Porque quem entende desorganiza. Há alguma coisa em nós que desorganizaria tudo – uma coisa que entende. Essa coisa que fica muda diante do homem sem o gorro e sem os sapatos, e para tê-los ele roubou e matou; e fica muda diante do S. Jorge de ouro e diamantes. Essa alguma coisa muita séria em mim fica ainda mais séria diante do homem metralhado. Essa alguma coisa é o assassino em mim? Não, é o desespero em nós. Feito doidos, nós o conhecemos, a esse homem morto onde a grama de radium se incendiara. Mas só feito doidos, e não como sonsos, o conhecemos. É como doido que entro pela vida que tantas vezes não tem porta, e como doido compreendo o que é perigoso compreender, e como doido é que sinto o amor profundo, aquele que se confirma quando vejo que o radium se irradiará de qualquer modo, se não for pela confiança, pela esperança e pelo amor, então miseravelmente pela doente coragem de destruição. Se eu não fosse doido, eu seria oitocentos policiais com oitocentas metralhadoras, e esta seria a minha honorabilidade.
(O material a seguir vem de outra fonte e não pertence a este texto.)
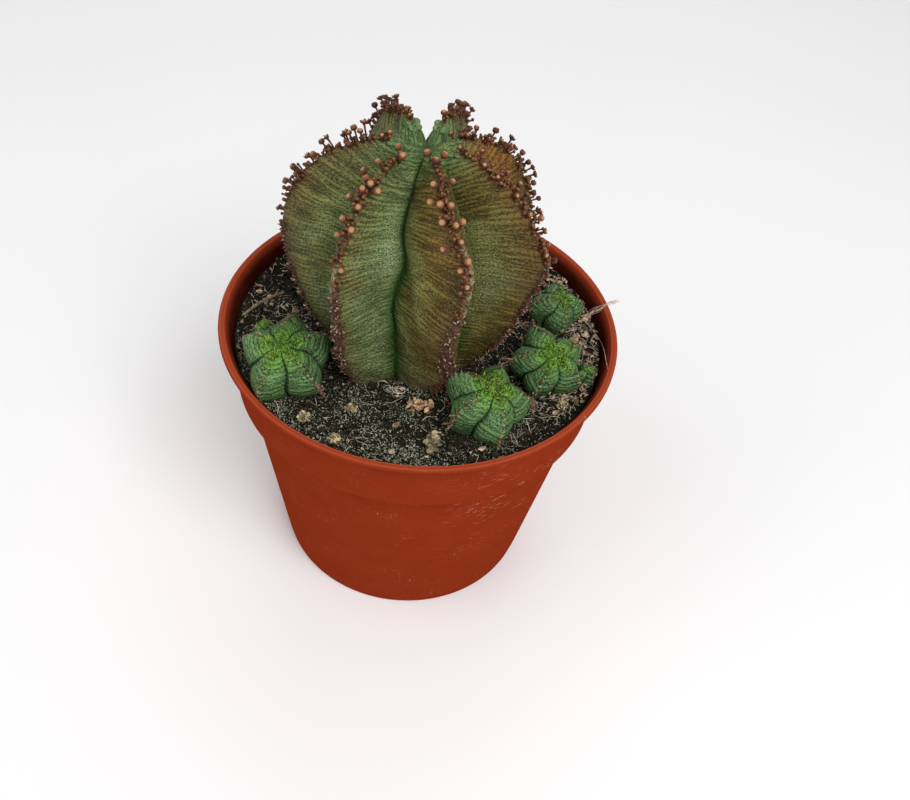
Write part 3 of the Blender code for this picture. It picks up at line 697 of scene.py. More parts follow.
def wall_outline():
    """The pot's wall from the central drain hole out, up, over the lip and down the inside."""
    slope = (BODY_TOP_RADIUS - BASE_RADIUS) / SHELF_HEIGHT
    top = POT_HEIGHT
    outline = [(DRAIN_HOLE_RADIUS, FOOT_HEIGHT + 0.3), (DRAIN_HOLE_RADIUS + 0.3, FOOT_HEIGHT)]
    foot_inner = BASE_RADIUS - FOOT_WIDTH
    outline += [(foot_inner - 0.4, FOOT_HEIGHT), (foot_inner, FOOT_HEIGHT - 0.4)]
    outline += [(foot_inner + 0.6, 0.2), (foot_inner + 1.0, 0.0)]
    outline += arc((BASE_RADIUS - 1.0, 1.0), 1.0, -90, -8, 6)
    outline += [(BASE_RADIUS + slope * z, z) for z in np.linspace(4, SHELF_HEIGHT - 2.0, 24)]
    outline += arc((BODY_TOP_RADIUS - 0.04 + 0.7, SHELF_HEIGHT - 0.7), 0.7, 188, 90, 5)
    outline += arc((COLLAR_FOOT_RADIUS - 0.8, SHELF_HEIGHT + 0.8), 0.8, -90, -5, 6)
    rise = COLLAR_HEIGHT - LIP_THICKNESS - 2.2
    outline += [
        (COLLAR_FOOT_RADIUS + (COLLAR_TOP_RADIUS - COLLAR_FOOT_RADIUS) * s, SHELF_HEIGHT + 1.6 + rise * s)
        for s in np.linspace(0.02, 1, 9)
    ]
    outline += arc((COLLAR_TOP_RADIUS + 0.6, top - LIP_THICKNESS - 0.6), 0.6, 180, 90, 5)
    outline += arc((RIM_RADIUS - 0.85, top - 0.9), 0.85, -75, 95, 12)
    outline += [(RIM_RADIUS - 1.25, top - 0.22), (RIM_RADIUS - 1.45, top - 0.28)]
    outline += arc((RIM_RADIUS - 1.75, top - 0.42), 0.30, 60, 150, 4)
    outline += [(COLLAR_TOP_RADIUS - WALL + 0.5, top - 2.6), (COLLAR_TOP_RADIUS - WALL + 0.1, top - 3.6)]
    outline += [
        (COLLAR_TOP_RADIUS - WALL - (COLLAR_TOP_RADIUS - COLLAR_FOOT_RADIUS) * s, top - 4.2 - 15.0 * s)
        for s in np.linspace(0.05, 1, 8)
    ]
    outline += [(BODY_TOP_RADIUS - WALL, SHELF_HEIGHT + WALL)]
    outline += [(BASE_RADIUS + slope * FLOOR_TOP - WALL, FLOOR_TOP), (DRAIN_HOLE_RADIUS + 0.3, FLOOR_TOP)]
    outline += [(DRAIN_HOLE_RADIUS, FLOOR_TOP - 0.3)]
    return np.array(outline)


def make_pot(surface):
    outline = wall_outline()
    sides, count = POT_SIDES, len(outline)
    angles = ring_angles(sides)
    # the wall isn't a perfect circle, and the lip waves by a hair
    wave = 1 + 0.0011 * np.cos(2 * angles + 0.7) + 0.0006 * np.cos(5 * angles + 2.0)
    grown = np.where(outline[:, 1] > FLOOR_TOP, 1.0, 0.0)
    radius = outline[None, :, 0] * (1 + (wave[:, None] - 1) * grown[None, :])
    radius = np.minimum(radius, RIM_RADIUS)
    collar = outline[None, :, 1] > SHELF_HEIGHT
    height = np.repeat(outline[None, :, 1], sides, 0) + 0.08 * np.sin(3 * angles)[:, None] * collar
    x, y = radius * np.cos(angles)[:, None], radius * np.sin(angles)[:, None]
    points = np.stack([x, y, height], axis=-1).reshape(-1, 3)
    faces = []
    for side in range(sides):
        here, there = side * count, (side + 1) % sides * count
        for corner in range(count):
            after = (corner + 1) % count
            faces.append((here + corner, there + corner, there + after, here + after))
    walk = np.concatenate([[0], np.cumsum(np.linalg.norm(np.diff(outline, axis=0), axis=1))])
    wall = np.stack([
        np.repeat(angles * UNROLLED_RADIUS, count), np.tile(walk, sides), np.zeros(sides * count)
    ], axis=-1)
    turned = (angles - radians(SCUFF_AZIMUTH) + pi) % (2 * pi) - pi
    towards = np.exp(-(turned / SCUFF_TURN) ** 2)
    band = np.exp(-((outline[:, 1] - SCUFF_HEIGHT) / SCUFF_TALL) ** 2)
    scuff = (0.10 + towards[:, None] * band[None, :]).reshape(-1)
    # the inside is painted dark from just under the lip: painted shade in the pot's hollow, with some
    # staining by the peat
    crown = int(outline[:, 1].argmax())
    depth = np.where(np.arange(count) > crown, POT_HEIGHT - outline[:, 1], 0.0)
    stain = np.tile(step(0.5, 1.6, depth), sides)
    # painted highlight: marks the top 0.4 mm of the lip, which the pot's colour paints lighter
    lip = np.tile(step(0.40, 0.12, POT_HEIGHT - outline[:, 1]), sides)
    piece = Builder()
    piece.add(points, faces, wall=wall, scuff=scuff, stain=stain, lip=lip)
    pot = piece.build("pot_shell", surface, "pot", ("pot",))
    for hole in range(DRAIN_HOLES):
        angle = 2 * pi * (hole + 0.5) / DRAIN_HOLES
        middle = np.array([DRAIN_CIRCLE_RADIUS * cos(angle), DRAIN_CIRCLE_RADIUS * sin(angle), 0.0])
        path = middle + np.array([[0, 0, FOOT_HEIGHT - 1.5], [0, 0, FLOOR_TOP + 1.5]])
        cut_through(pot, *tube(path, DRAIN_HOLE_RADIUS, 32))
    return pot


def cut_through(obj, points, faces):
    """Cuts a closed shape, given in mm, out of an object's mesh."""
    cutter = add_object("cutter", make_mesh("cutter", points, faces))
    modifier = obj.modifiers.new("cut", "BOOLEAN")
    modifier.operation = "DIFFERENCE"
    modifier.object = cutter
    bpy.context.view_layer.update()
    made = bpy.data.meshes.new_from_object(obj.evaluated_get(bpy.context.evaluated_depsgraph_get()))
    obj.modifiers.remove(modifier)
    obj.data = made
    bpy.data.objects.remove(cutter)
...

Até que viesse uma justiça um pouco mais doida. Uma que levasse em conta que todos temos que falar por um homem que se desesperou porque neste a fala humana já falhou, ele já é tão mudo que só o bruto grito desarticulado serve de sinalização. Uma justiça prévia que se lembrasse de que nossa grande luta é a do medo, e que um homem que mata muito é porque teve muito medo. Sobretudo uma justiça que se olhasse a si própria, e que visse que nós todos, lama viva, somos escuros, e por isso nem mesmo a maldade de um homem pode ser entregue à maldade de outro homem: para que este não possa cometer livre e aprovadamente um crime de fuzilamento. Uma justiça que não se esqueça de que nós todos somos perigosos, e que na hora em que o justiceiro mata, ele não está mais nos protegendo nem querendo eliminar um criminoso, ele está cometendo o seu crime particular, um longamente guardado. Na hora de matar um criminoso – nesse instante está sendo morto um inocente. Não, não é que eu queira o sublime, nem as coisas que foram se tornando as palavras que me fazem dormir tranquila, mistura de perdão, de caridade vaga, nós que nos refugiamos no abstrato.
O que eu quero é muito mais áspero e mais difícil: quero o terreno”. – Clarice Lispector, 1962.